WHAT THE TASK REQUIRES
Report how many lines contain "down". Give the number and nothing else.

SUPPLIED DATA
— start —

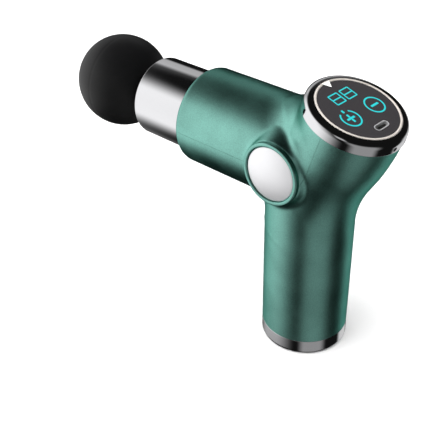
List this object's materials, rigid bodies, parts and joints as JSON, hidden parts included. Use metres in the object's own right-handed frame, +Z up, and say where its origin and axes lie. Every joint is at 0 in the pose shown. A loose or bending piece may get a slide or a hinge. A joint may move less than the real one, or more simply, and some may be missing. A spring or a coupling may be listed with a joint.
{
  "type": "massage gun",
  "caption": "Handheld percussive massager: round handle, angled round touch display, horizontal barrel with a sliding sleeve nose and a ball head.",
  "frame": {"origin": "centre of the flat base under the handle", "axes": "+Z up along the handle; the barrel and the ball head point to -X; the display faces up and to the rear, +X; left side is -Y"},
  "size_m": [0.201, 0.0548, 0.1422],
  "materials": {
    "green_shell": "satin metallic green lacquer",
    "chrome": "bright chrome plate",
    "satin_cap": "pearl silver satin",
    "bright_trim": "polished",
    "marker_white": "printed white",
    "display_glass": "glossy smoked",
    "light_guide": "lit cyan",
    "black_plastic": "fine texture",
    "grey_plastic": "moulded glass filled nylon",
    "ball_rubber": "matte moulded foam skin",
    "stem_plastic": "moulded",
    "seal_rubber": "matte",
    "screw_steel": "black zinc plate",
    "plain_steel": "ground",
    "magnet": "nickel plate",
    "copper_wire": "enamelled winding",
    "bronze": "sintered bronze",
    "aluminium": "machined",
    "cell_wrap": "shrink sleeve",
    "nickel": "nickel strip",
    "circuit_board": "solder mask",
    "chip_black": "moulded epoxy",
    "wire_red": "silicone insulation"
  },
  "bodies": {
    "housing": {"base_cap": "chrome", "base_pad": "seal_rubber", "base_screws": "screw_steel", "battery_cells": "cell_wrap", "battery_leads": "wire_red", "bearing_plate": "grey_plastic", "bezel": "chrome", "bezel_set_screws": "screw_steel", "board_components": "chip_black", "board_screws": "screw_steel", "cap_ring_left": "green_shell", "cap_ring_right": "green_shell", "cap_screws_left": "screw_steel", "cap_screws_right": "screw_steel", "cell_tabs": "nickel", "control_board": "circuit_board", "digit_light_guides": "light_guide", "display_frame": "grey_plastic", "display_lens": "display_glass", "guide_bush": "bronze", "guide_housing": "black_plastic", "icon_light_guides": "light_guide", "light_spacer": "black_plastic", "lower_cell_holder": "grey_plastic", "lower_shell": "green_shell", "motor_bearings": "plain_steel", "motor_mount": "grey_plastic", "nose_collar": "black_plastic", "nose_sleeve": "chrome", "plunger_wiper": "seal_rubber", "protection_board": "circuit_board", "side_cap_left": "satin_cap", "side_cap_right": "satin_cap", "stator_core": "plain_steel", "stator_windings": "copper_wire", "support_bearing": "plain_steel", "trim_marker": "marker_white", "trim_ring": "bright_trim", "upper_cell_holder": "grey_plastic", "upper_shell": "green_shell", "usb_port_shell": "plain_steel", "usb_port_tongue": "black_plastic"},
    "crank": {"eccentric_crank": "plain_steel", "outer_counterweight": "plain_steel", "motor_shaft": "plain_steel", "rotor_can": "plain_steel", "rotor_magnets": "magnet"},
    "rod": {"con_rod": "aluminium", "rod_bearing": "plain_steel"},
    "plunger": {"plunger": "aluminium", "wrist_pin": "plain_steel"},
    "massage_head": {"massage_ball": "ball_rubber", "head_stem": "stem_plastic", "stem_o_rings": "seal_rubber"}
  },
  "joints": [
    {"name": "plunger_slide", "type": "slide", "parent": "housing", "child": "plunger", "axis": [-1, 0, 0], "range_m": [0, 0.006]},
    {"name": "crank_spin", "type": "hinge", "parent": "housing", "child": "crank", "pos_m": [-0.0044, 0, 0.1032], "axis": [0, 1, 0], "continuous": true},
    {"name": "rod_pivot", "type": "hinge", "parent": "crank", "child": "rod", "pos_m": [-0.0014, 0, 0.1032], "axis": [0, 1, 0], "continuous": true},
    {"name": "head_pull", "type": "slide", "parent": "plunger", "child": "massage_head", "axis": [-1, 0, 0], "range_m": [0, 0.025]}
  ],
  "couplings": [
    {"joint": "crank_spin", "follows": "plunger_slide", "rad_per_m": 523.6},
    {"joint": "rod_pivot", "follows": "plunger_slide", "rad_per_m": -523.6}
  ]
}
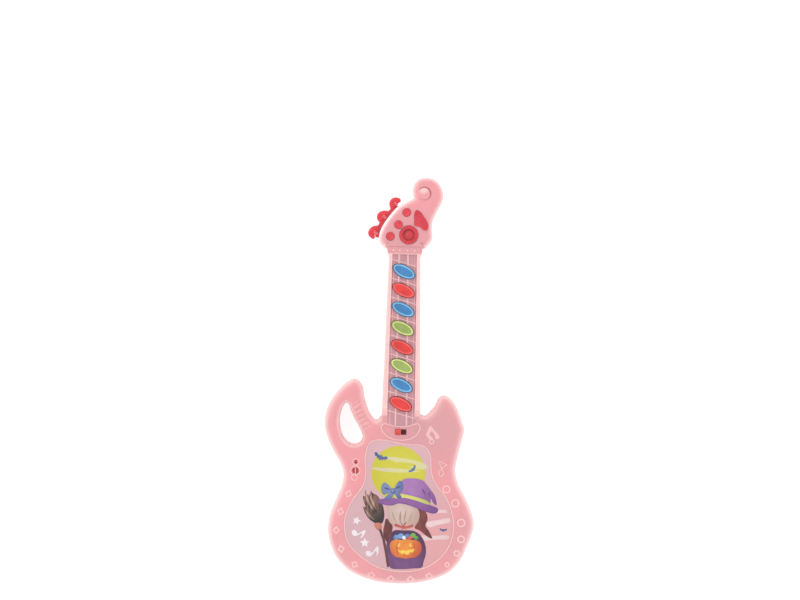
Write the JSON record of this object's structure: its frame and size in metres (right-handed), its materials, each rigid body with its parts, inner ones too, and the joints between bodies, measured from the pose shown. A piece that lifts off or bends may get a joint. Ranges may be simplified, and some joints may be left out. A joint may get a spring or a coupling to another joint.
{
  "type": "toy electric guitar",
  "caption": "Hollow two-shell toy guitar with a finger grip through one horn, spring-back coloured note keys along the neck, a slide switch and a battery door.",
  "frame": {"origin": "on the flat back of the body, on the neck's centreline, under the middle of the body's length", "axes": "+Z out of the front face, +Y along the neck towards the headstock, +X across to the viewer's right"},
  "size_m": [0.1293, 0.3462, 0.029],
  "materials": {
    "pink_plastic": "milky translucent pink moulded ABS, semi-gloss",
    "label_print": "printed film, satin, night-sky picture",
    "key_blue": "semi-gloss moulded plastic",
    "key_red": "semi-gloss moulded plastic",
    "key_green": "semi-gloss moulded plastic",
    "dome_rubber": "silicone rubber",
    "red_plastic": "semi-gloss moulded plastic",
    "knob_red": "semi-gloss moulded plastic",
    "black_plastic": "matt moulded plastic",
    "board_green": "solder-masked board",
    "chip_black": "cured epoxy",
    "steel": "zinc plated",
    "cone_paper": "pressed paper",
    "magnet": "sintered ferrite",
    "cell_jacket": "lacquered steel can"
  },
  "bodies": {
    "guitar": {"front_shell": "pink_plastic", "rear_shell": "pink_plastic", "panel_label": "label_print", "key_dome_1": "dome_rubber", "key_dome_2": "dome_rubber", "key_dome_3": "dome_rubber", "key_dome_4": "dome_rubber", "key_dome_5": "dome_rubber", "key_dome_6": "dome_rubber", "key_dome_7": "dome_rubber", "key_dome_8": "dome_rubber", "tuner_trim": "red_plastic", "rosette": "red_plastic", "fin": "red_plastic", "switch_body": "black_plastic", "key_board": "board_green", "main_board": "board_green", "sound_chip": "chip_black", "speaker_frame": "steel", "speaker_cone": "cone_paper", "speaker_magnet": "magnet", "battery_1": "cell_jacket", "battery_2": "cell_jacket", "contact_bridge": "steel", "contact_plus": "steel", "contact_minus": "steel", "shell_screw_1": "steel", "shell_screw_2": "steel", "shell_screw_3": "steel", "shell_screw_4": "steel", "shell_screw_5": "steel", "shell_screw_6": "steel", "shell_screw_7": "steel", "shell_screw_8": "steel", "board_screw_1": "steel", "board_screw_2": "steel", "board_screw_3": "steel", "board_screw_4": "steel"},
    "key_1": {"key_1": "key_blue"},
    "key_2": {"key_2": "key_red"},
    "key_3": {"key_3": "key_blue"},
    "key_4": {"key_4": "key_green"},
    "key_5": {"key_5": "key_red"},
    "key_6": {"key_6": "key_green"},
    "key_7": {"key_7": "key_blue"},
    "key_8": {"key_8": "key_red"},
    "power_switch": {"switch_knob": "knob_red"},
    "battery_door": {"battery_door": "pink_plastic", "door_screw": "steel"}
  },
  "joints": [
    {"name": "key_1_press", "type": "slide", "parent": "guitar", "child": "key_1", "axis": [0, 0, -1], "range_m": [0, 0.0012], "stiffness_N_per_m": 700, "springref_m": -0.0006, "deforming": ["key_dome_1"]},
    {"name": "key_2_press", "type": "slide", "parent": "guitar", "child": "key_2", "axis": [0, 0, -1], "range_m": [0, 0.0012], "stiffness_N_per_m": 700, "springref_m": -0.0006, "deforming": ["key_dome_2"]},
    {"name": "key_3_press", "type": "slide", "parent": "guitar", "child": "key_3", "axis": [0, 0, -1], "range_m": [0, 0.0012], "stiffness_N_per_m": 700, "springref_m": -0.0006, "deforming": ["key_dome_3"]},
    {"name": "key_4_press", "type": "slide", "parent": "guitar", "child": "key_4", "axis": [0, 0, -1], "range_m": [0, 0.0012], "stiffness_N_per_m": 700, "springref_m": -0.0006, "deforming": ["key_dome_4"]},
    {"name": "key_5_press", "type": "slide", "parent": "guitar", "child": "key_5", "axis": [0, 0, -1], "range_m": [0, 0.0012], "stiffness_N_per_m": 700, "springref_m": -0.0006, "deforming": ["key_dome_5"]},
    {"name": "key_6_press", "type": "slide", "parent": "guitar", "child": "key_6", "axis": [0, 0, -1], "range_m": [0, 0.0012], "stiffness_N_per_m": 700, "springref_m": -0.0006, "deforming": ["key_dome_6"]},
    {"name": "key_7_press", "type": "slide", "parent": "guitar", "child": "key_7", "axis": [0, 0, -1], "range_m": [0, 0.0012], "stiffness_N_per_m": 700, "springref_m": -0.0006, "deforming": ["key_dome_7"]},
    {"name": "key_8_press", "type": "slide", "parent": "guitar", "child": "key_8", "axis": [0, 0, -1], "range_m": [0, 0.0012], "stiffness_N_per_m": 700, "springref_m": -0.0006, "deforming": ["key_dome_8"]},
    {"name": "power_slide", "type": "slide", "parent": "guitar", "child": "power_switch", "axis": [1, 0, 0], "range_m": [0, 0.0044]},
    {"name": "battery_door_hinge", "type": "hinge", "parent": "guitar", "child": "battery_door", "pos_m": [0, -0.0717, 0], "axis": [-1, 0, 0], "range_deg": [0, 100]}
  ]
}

— end —
— start —

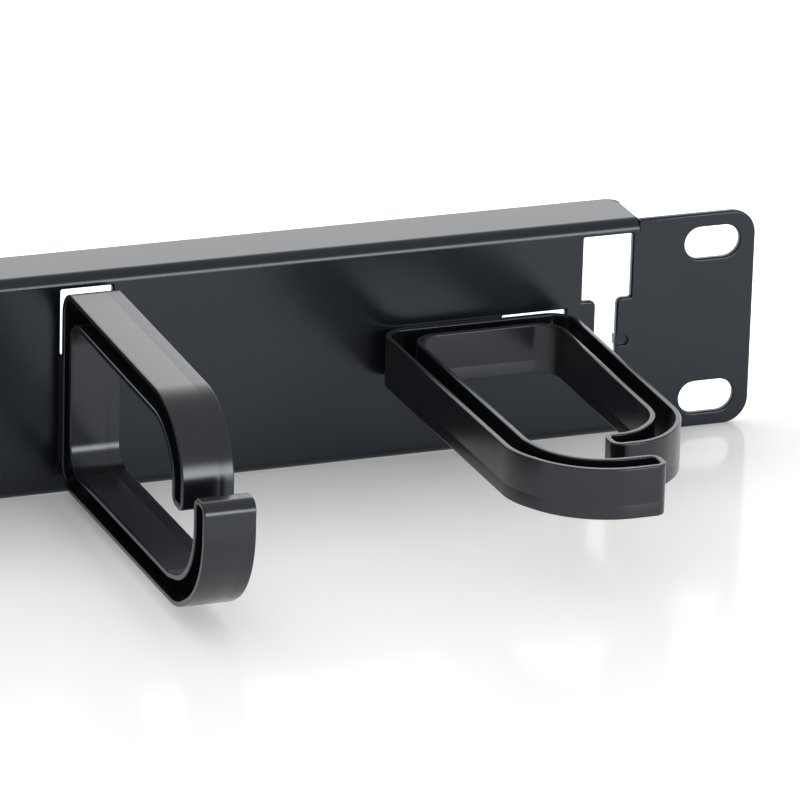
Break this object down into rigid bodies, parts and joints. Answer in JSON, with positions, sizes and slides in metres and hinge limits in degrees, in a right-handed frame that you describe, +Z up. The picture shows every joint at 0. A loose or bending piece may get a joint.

— end —
— start —

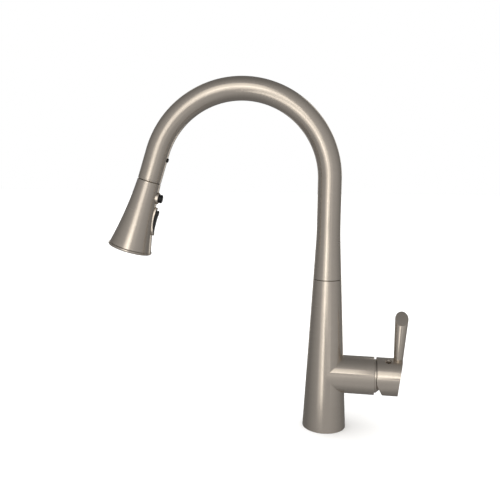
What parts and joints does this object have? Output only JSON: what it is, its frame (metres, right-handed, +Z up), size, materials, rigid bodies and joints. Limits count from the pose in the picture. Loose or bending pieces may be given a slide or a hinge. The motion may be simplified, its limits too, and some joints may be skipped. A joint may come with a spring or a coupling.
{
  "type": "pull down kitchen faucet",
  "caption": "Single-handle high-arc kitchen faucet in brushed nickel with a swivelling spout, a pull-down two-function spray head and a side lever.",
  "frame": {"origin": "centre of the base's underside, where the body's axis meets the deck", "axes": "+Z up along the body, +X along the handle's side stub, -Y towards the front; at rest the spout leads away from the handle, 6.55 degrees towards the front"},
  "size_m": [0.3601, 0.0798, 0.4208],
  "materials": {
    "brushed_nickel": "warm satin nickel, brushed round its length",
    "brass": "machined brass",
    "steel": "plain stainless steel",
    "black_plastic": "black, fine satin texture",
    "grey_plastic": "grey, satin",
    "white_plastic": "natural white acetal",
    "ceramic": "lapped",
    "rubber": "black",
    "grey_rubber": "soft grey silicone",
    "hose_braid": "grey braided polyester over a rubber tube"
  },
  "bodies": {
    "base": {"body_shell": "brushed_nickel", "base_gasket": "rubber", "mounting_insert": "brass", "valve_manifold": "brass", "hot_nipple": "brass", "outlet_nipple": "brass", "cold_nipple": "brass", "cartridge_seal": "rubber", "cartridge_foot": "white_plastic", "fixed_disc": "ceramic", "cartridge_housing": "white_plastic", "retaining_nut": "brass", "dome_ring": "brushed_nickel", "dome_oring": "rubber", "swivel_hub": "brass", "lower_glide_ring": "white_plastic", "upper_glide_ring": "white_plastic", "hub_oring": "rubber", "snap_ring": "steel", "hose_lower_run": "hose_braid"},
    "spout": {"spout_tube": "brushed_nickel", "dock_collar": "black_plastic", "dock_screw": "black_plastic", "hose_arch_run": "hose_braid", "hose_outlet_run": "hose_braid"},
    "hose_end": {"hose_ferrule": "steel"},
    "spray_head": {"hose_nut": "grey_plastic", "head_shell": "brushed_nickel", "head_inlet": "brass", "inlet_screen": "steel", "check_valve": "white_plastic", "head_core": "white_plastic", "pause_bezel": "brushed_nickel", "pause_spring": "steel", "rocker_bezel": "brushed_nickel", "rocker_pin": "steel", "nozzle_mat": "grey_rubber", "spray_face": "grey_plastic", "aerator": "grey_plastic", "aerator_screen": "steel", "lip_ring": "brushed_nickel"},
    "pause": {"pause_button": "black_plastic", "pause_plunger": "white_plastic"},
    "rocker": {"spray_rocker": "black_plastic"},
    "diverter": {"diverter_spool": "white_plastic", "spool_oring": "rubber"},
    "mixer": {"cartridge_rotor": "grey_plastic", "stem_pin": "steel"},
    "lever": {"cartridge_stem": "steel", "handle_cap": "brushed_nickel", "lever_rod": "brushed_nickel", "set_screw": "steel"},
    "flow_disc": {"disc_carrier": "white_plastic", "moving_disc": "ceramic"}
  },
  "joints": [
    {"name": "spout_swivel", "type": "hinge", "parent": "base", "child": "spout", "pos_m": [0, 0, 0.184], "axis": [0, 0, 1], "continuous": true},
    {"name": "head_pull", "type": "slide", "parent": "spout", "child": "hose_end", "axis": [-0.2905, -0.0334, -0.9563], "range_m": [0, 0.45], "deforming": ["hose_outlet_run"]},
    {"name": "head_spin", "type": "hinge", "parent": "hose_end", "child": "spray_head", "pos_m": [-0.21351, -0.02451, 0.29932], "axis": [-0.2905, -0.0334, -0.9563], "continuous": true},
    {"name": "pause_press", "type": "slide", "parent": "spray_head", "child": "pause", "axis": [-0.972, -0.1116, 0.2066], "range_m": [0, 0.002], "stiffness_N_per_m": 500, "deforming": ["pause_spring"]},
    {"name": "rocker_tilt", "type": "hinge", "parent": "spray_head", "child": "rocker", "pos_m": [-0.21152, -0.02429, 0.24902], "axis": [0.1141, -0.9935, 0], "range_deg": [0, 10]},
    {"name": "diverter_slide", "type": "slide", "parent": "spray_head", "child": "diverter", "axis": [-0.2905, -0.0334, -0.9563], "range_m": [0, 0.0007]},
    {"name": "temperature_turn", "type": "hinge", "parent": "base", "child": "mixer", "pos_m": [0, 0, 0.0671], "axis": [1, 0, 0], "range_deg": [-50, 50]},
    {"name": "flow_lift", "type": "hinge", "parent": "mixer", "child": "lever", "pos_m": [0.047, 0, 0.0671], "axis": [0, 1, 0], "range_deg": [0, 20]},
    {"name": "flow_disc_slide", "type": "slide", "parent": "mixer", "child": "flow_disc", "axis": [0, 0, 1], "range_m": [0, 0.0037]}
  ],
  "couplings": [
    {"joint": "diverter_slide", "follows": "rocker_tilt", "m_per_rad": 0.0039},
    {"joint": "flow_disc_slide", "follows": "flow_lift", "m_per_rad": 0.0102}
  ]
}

— end —

REPLY
3